Directions for this task
Say how many lines contain "from", using only the number.

Records for the exercise

+++++

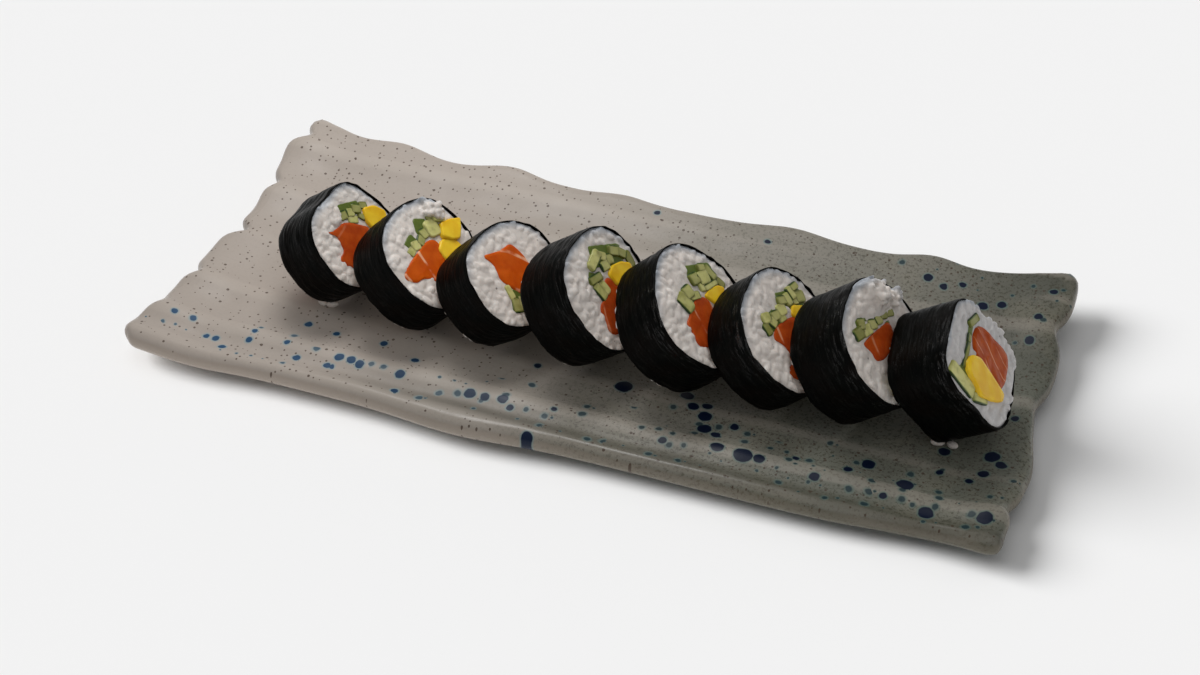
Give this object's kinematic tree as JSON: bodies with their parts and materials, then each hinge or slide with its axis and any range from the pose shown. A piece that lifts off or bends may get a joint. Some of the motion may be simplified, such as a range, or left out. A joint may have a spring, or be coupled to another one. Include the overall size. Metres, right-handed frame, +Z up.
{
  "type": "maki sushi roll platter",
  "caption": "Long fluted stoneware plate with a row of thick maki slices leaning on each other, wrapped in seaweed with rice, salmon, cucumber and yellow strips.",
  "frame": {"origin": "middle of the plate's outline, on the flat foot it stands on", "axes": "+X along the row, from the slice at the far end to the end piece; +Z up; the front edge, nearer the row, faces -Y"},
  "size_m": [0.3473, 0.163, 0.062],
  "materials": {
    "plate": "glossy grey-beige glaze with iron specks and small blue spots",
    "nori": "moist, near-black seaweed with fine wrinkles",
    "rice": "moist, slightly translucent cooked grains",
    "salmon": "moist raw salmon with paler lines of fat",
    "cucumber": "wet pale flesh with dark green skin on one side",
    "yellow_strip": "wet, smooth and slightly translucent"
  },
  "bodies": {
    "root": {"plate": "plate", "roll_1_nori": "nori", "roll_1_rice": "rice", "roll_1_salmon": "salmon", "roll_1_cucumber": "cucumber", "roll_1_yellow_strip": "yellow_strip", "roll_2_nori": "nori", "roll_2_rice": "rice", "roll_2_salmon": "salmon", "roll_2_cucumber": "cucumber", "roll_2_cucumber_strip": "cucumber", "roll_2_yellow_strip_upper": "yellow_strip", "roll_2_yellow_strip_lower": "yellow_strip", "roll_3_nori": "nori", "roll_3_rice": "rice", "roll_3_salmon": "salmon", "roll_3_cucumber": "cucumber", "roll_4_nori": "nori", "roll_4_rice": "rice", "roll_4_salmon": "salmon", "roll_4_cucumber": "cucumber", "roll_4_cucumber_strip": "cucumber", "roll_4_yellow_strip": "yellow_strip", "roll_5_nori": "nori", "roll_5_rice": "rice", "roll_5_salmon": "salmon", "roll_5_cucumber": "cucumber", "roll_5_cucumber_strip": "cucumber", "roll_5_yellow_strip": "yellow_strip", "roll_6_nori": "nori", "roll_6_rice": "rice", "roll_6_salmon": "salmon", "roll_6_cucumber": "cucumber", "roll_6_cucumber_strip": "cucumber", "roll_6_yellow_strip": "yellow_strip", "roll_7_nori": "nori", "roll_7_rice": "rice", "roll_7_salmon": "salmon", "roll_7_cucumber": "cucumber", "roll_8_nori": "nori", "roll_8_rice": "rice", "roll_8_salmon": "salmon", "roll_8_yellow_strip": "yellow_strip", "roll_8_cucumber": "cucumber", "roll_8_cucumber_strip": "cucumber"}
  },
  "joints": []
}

+++++

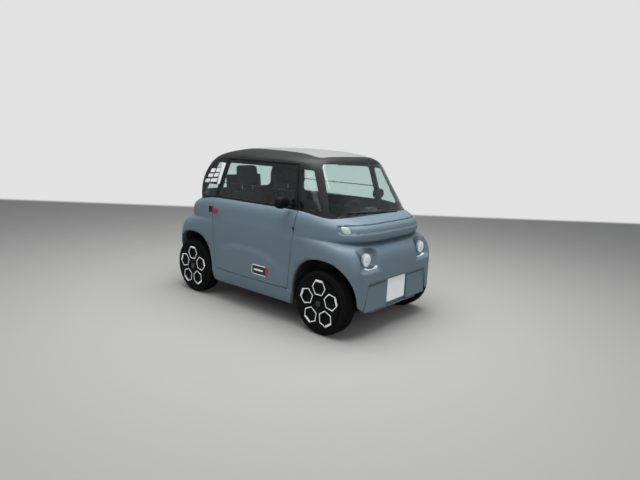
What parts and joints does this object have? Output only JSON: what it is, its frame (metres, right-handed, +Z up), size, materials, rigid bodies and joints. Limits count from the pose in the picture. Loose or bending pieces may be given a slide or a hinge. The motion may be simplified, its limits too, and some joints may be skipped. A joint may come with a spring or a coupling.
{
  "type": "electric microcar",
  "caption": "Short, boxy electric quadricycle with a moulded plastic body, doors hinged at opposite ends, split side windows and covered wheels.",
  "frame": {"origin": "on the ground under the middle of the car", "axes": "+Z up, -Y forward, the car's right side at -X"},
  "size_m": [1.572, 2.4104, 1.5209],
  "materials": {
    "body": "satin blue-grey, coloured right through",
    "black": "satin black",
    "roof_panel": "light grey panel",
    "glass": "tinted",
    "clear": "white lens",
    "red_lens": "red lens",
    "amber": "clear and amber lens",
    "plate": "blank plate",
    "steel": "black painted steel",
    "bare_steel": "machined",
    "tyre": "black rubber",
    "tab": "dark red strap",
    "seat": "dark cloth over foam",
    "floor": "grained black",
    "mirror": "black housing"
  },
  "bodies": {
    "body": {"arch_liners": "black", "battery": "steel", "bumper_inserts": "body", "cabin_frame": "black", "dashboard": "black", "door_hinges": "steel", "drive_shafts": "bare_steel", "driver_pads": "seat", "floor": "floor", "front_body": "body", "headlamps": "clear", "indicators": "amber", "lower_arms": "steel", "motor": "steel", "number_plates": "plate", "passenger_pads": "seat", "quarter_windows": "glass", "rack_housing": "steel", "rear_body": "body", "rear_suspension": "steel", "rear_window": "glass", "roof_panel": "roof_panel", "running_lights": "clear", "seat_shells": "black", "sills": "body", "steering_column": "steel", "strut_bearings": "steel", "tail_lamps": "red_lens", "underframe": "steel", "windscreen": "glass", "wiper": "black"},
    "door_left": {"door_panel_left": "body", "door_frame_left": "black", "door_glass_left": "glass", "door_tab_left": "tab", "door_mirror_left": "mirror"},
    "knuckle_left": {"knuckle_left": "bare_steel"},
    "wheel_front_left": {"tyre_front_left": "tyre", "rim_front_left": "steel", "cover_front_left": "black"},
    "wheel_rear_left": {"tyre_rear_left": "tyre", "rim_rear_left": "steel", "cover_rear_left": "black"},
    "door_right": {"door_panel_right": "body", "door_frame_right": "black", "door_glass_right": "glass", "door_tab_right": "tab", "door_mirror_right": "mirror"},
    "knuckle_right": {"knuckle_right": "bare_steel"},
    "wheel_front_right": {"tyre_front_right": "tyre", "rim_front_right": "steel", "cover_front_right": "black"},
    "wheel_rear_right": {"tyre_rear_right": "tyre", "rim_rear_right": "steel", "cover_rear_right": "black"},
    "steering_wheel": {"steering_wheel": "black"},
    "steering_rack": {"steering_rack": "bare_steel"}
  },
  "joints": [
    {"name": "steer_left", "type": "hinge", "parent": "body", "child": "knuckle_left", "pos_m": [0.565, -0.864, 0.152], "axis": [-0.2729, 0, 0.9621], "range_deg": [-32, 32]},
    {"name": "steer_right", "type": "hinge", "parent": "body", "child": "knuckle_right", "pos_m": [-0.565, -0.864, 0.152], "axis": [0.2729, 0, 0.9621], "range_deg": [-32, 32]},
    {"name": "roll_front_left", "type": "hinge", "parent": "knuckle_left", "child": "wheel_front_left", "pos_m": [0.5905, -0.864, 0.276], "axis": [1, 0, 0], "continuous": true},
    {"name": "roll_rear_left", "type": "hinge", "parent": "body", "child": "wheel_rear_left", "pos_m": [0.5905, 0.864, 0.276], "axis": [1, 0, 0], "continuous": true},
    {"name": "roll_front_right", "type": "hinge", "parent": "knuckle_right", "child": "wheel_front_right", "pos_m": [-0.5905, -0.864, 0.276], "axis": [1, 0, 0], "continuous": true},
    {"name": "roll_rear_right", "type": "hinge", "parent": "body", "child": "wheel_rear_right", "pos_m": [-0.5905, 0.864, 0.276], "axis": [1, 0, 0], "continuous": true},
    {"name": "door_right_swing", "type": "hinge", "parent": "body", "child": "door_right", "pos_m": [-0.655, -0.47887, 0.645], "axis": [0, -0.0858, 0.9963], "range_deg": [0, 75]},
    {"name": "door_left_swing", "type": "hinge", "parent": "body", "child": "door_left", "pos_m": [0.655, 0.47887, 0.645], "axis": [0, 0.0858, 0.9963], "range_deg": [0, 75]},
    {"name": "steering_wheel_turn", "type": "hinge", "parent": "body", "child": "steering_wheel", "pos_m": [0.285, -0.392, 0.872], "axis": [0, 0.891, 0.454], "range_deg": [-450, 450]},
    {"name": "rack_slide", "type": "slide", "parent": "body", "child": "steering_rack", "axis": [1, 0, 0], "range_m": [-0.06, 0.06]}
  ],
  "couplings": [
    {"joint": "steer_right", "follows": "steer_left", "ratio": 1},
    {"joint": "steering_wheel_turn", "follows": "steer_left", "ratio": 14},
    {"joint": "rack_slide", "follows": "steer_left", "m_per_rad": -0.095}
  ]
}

+++++

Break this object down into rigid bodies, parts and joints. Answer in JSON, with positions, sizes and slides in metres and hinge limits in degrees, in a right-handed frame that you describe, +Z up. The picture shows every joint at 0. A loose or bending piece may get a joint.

+++++

Result of the task
3